Now the line chart is ready to be overlaid on our bar chart.

Step 4 – Overlaying the charts and finishing touches

The final step is both the simplest and most annoying. You will need to drag the line chart on to the bar chart. Making no changes here is what my initial attempt looks like.

image

You will notice that the axis labels from the line graph are outside the bar chart border, the line is not sized to be meaningful and the points on the line chart are not matching the Y-axis labels on the underlying chart.

Here are the steps I took to get this chart the way I wanted.

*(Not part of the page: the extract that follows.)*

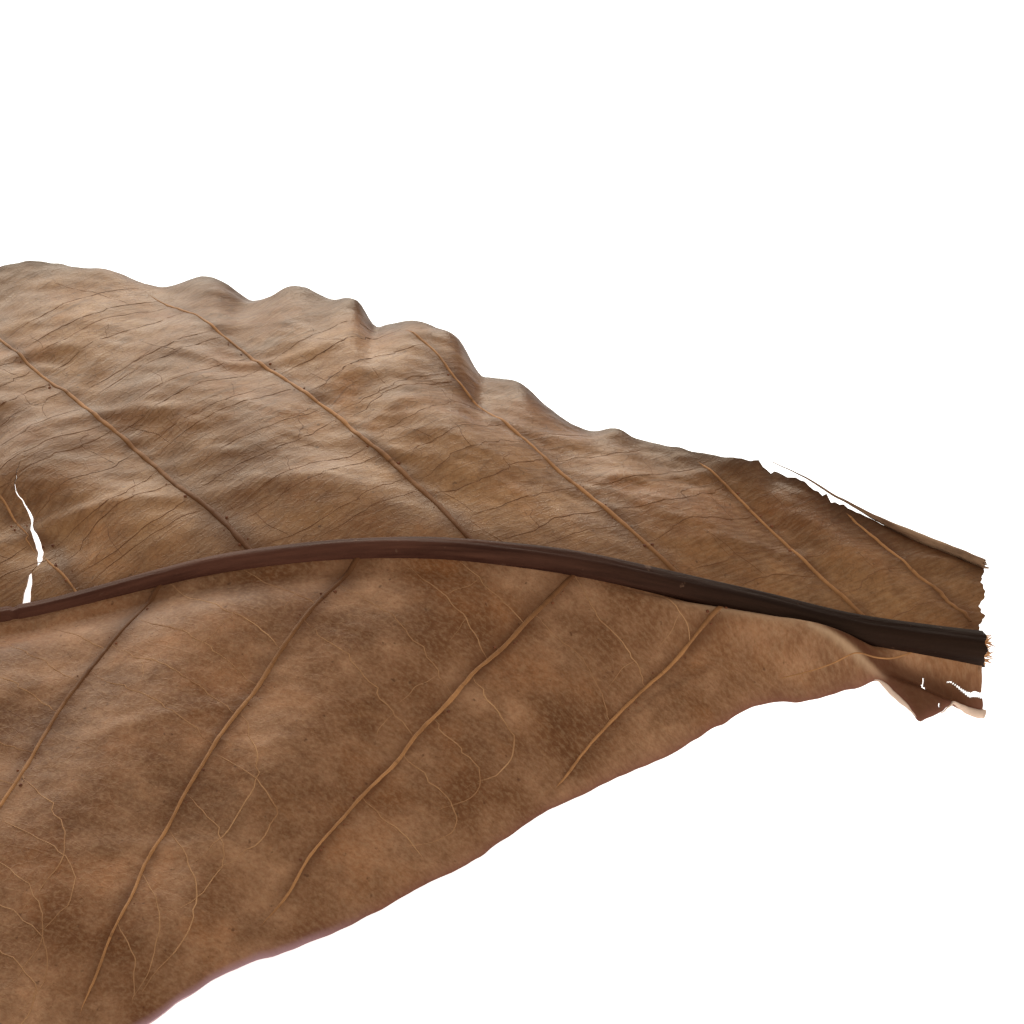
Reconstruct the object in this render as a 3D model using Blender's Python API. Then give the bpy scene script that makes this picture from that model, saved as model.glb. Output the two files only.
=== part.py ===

  1. Made the bar chart wider. I did this to get the space I wanted to include the labels in the chart.
  2. Made the plot area on the bar chart smaller. This opened up white space on the right side for the line chart labels
  3. Next, I made the line chart shorter. Keep in mind that without a chart title the chart expands to fill. By reducing the height of the line chart it will fit in with the title and the labels will fit into the plot height of the bar chart.
  4. This step is the most painful. I lined up the points with the bars and made sure that 0% was lined up with the bottom of the bar chart. This takes patience to get it looking right.
  5. Finally, I changed the color of the line to read so the contrast can be easily seen.

Here is the result.

image

Now we can see alcoholic beverages account for much more of the overall ticket amount as the day goes one. By adding slicers for thinks like day of the week we do further analysis such as seeing if Fridays are the biggest percentage and so on.

Wrap Up

This illustration shows one of the most common scenarios to overlay charts. Using a percentage to see a trend related to the underlying values shown in the bar chart helps understand correlation. If you use slicers on your dashboard, make sure that you connect them to both charts (if you want them both filtered by the slicer of course).